As time when on and the population in the westerly part of the Town increased the people there becoming desirous of self government a portion of the original grant was separated and incorporated as the town of Hanover, this was in 1717 and seems to have been accomplished without any serious opposition by the parent town, and in 1849 a further reduction in the territory of the town was made by the separation of another westerly section which became the town of South Scituate, which name was later changed to Norwell, in honor of a prominent citizen and benefactor of that town. The section referred to above as the Two Mile, really a part of Marshfield was cede back to that town in 1788, again without any serious opposition on the part of the people of Scituate.
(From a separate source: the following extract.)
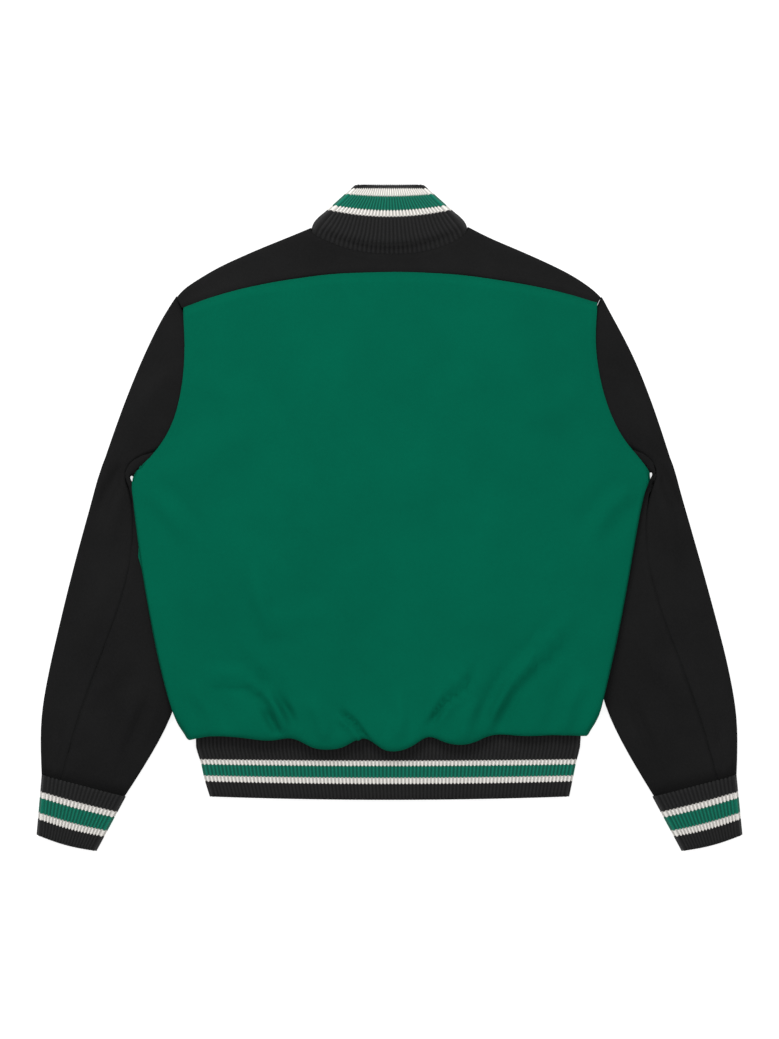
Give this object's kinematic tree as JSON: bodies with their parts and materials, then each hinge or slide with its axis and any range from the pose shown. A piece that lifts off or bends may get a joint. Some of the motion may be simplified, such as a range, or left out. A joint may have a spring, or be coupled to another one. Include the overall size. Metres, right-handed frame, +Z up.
{
  "type": "varsity jacket",
  "caption": "Varsity jacket laid flat on its front: wool body blousing over a rib waistband, set-in sleeves with rib cuffs, shoulder yoke, rib collar and snap front.",
  "frame": {"origin": "on the surface the jacket lies on, under the middle of its bounding box", "axes": "+Z up from the surface, +Y towards the collar, +X towards the wearer's right, which is the right of the picture"},
  "size_m": [0.8436, 0.7976, 0.0301],
  "materials": {
    "green_wool": "matt melton wool",
    "black_wool": "matt melton wool",
    "rib_knit": "matt rib knit",
    "snap_metal": "black lacquered snap caps"
  },
  "bodies": {
    "root": {"back_panel": "green_wool", "front_left": "green_wool", "front_right": "green_wool", "yoke": "black_wool", "sleeve_left_upper": "black_wool", "sleeve_left_under": "black_wool", "sleeve_right_upper": "black_wool", "sleeve_right_under": "black_wool", "cuff_left": "rib_knit", "cuff_right": "rib_knit", "waistband": "rib_knit", "collar": "rib_knit", "snap_1": "snap_metal", "snap_2": "snap_metal", "snap_3": "snap_metal", "snap_4": "snap_metal", "snap_5": "snap_metal", "snap_6": "snap_metal"}
  },
  "joints": []
}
Thus the town became as it is now, containing about 10,000 acres and in possession of its greatest asset, the several miles of shore line and beaches, which was formerly considered a useless liability, but is now the most valuable property in town.

Scituate in common with other country towns was a slow growth in population during the first two centuries of its existence; the lack of good roads and the difficulties of transportation did not encourage people to settle here so the greatest increase was in or near large cities.

The coming of the railroad in 1871 helped to some extent, but it was not until the advent of the automobile and the building of better roads that any marked increase was noted. As late as 1900 the population hardly exceeded 2000, from then on the increase was rapid and in the last ten years a great increase in population has occurred so that the census of 1960 gives it as between eleven and twelve thousand.